The future of NIST RMF compliance is CSRMC (Cybersecurity Risk Management and Compliance), which moves beyond point-in-time assessments to real-time risk management. In a standard ATO process, a system is assessed every 3 years. In CSRMC, the system is assessed continuously via automated sensors.

Inheritance is the foundation of CSRMC. By inheriting the static layers (Physical, Environmental) and the managed layers (OS, Platform), the ISO narrows the scope of continuous monitoring to just the software pipeline. This facilitates the “Software Factory” model, where the pipeline tools themselves generate compliance evidence.

Note on Disconnected Environments: For critical software that must run disconnected from the cloud or at the tactical edge, 2F offers Frontier, which enables secure deployment while adhering to DoD ATO standards in austere environments. This ensures that the benefits of inheritance extend to the tactical edge.

Note: While CSRMC represents the future direction of federal cybersecurity, implementation guidance and timelines continue to evolve and vary across agencies. For now, system owners should expect CSRMC to complement, not replace, existing RMF and ATO requirements.

Conclusion

The path to reducing the NIST 800-53 workload does not lie solely in working harder, but in architecting smarter. By embracing Control Inheritance, organizations shift the paradigm from “compliance creation” to “compliance consumption.” The difficulty of adopting the new model is a failure of execution, not a failure of vision, due to the immense expertise and effort required to achieve it.

It is important to remember that ATOs are not transferable, but that companies can inherit the security controls that have been satisfied by a CSP’s authorized infrastructure.
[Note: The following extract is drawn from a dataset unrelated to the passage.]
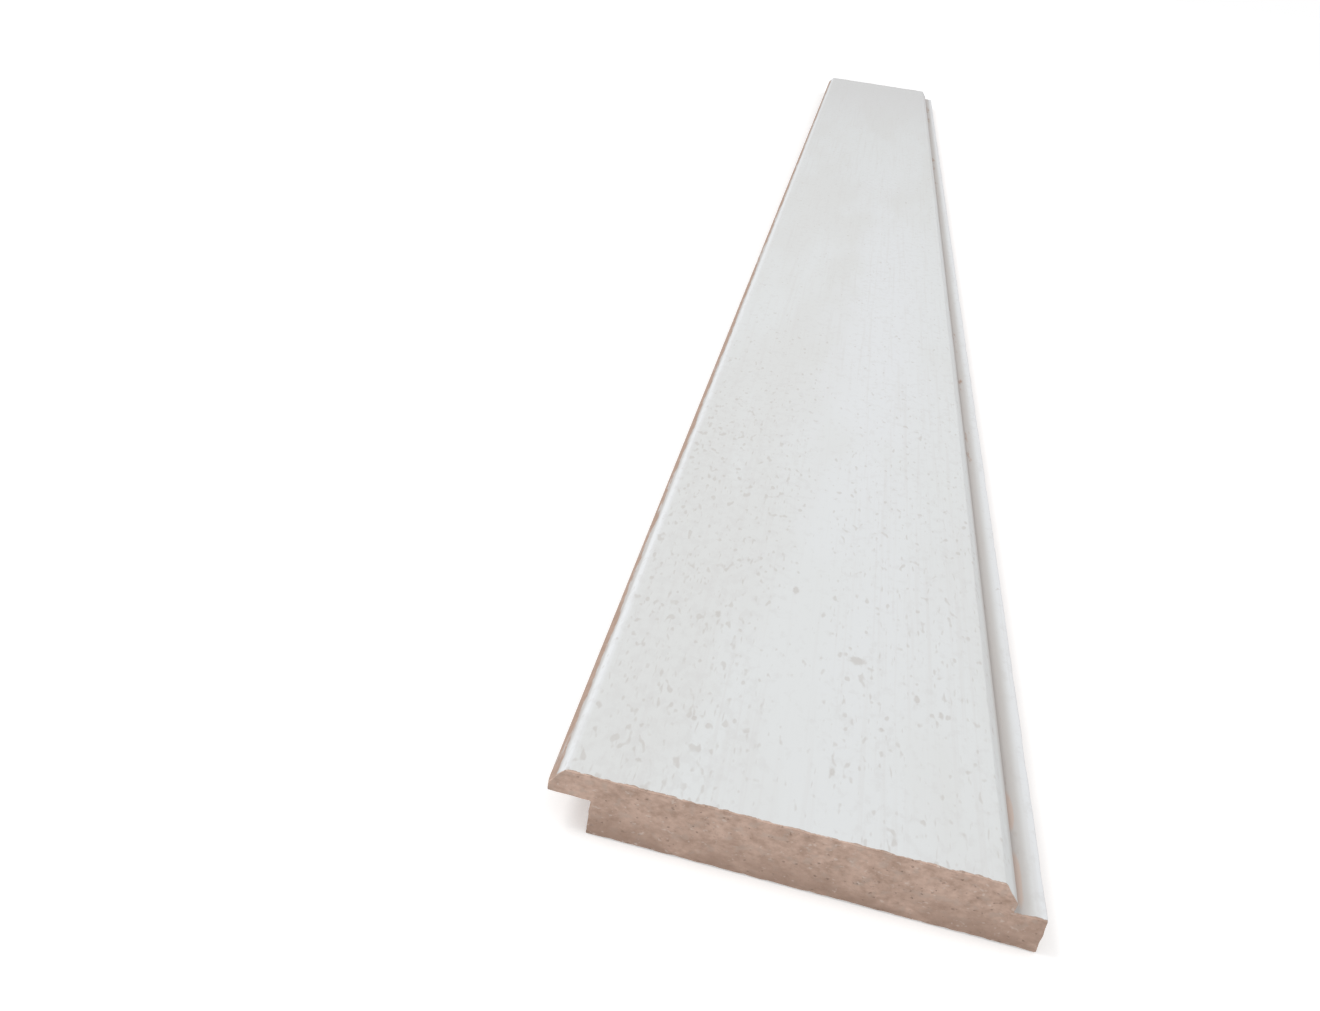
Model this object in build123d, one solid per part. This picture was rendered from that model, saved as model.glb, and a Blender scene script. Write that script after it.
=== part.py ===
from build123d import *
import os

# A painted fibreboard cladding board: one length of moulded stock with a halved (shiplap) joint
# along both long edges and a bevel along both face arrises, so that two laid boards meet in a V.
# Millimetres. X runs across the board, Y along its length, Z up from the back to the face.
# The origin is under the middle of the board, on its back.

# Whole board
board_length = 1200.0
board_width = 108.0  # over both lips
board_thickness = 16.0

# Bevels at the two face arrises
bevel_width = 3.5
bevel_depth = 4.5

# Halved joint
upper_lip_thickness = 6.8  # face down to the lap, on the edge that laps over the next board
lower_lip_width = 7.0  # the tongue that runs under the next board
lap_clearance = 0.2  # between an upper lip and the lower lip beneath it
heel_gap = 3.0  # between the end of a neighbour's lower lip and the rebate's wall

# Eased corners
face_arris_radius = 0.6
lip_arris_radius = 0.5
back_arris_radius = 0.5
cutter_tip_radius = 0.3  # what the moulding cutter leaves in an inner corner

# Places across the board; from lap edge to shoulder is what one laid board covers
lap_edge_x = -board_width / 2
tongue_end_x = board_width / 2
shoulder_x = tongue_end_x - lower_lip_width
rebate_wall_x = lap_edge_x + lower_lip_width + heel_gap

# Heights above the back
bevel_foot_z = board_thickness - bevel_depth
upper_lip_under_z = board_thickness - upper_lip_thickness
lower_lip_top_z = upper_lip_under_z - lap_clearance


def section_outline():
    """The board's section, anticlockwise from the back's left corner, each corner with its radius."""
    corners = [
        (rebate_wall_x, 0, back_arris_radius),
        (tongue_end_x, 0, back_arris_radius),
        (tongue_end_x, lower_lip_top_z, lip_arris_radius),
        (shoulder_x, lower_lip_top_z, cutter_tip_radius),
        (shoulder_x, bevel_foot_z, cutter_tip_radius),
        (shoulder_x - bevel_width, board_thickness, face_arris_radius),
        (lap_edge_x + bevel_width, board_thickness, face_arris_radius),
        (lap_edge_x, bevel_foot_z, cutter_tip_radius),
        (lap_edge_x, upper_lip_under_z, lip_arris_radius),
        (rebate_wall_x, upper_lip_under_z, cutter_tip_radius),
    ]
    points = [(x, z) for x, z, _ in corners]
    radii = [radius for _, _, radius in corners]
    return FilletPolyline(*points, radius=radii, close=True)


def make_board():
    """The section, carried along the whole length and sawn square at both ends."""
    section = make_face(Plane.XZ * section_outline())
    return extrude(section, amount=board_length / 2, both=True)


board = make_board()
board.label = "cladding_board"
os.makedirs("parts", exist_ok=True)
export_step(board, "parts/cladding_board.step")
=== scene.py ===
import math

import bpy
import numpy as np
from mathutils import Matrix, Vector


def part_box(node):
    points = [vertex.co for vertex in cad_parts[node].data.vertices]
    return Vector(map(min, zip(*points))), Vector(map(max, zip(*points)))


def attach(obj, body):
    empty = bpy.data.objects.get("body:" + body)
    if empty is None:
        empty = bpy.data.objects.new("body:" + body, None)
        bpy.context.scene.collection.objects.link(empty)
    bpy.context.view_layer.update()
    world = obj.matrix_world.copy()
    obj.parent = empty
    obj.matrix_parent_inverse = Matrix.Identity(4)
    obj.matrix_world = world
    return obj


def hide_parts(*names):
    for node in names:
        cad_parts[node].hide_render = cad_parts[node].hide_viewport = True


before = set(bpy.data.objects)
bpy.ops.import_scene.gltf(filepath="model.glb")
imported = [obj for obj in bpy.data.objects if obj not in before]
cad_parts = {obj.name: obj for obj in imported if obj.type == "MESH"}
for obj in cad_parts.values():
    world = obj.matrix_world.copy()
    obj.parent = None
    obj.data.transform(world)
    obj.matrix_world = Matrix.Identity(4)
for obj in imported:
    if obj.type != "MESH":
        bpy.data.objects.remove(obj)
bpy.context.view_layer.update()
print("frame loaded")


# The board's surface: its section carried along its length, with two sawn ends (metres)

boardShape = dict(
    bevelWidth=0.0035, bevelDepth=0.0045,    # of both face arrises
    upperLip=0.0068, lapClearance=0.0002,    # face down to the lap, and the gap left in it
    lowerLip=0.0070, rebate=0.0100,          # their widths
    faceArris=0.0006, lipArris=0.0005, backArris=0.0005,  # radii
    cutterTip=0.0003,                        # radius in the inner corners and at the bevels' feet
    halfArc=2,                               # pieces from a rounded corner's end to its middle
    faceColumns=72, bevelColumns=8, stepColumns=3, lipColumns=7, rebateColumns=5, wallColumns=10,
    nearRow=0.0011, widestRow=0.0042, rowGrowth=1.0060,  # spacing of the rows along the board
    lastGap=1.5,                             # rows stop where fewer spacings than this are left
    endRows=(0.0003, 0.0007),                # more rows, this far from each sawn end
    sharpAngle=40.0,                         # degrees, above which an edge is shaded sharp
)

boardWear = dict(
    seed=41, endSeed=46,                     # the far end takes the number below endSeed
    waveDepth=0.00005, waveSize=(0.014, 0.110),   # a moulded face is never quite flat
    knockDepth=0.00016, knockSize=(0.020, 0.0065), knockLevels=(0.45, 0.95),  # along the arrises
    chipDepth=0.00034, chipSize=(0.0018, 0.004), chipReach=0.0007,  # where the saw broke out
    chipPower=1.5,                           # more makes the chips fewer and sharper
    fuzzDepth=0.00016, fuzzSize=(0.0013, 0.0008),  # the sawn ends' torn fibre
)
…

This drastically reduces the “surface area” they must defend and document. While no platform can streamline the entire process overnight, Second Front has built Game Warden to solve this exact challenge. By allowing the infrastructure experts to secure the infrastructure and the platform experts to secure the platform, mission owners are finally free to focus on what matters most: the mission itself.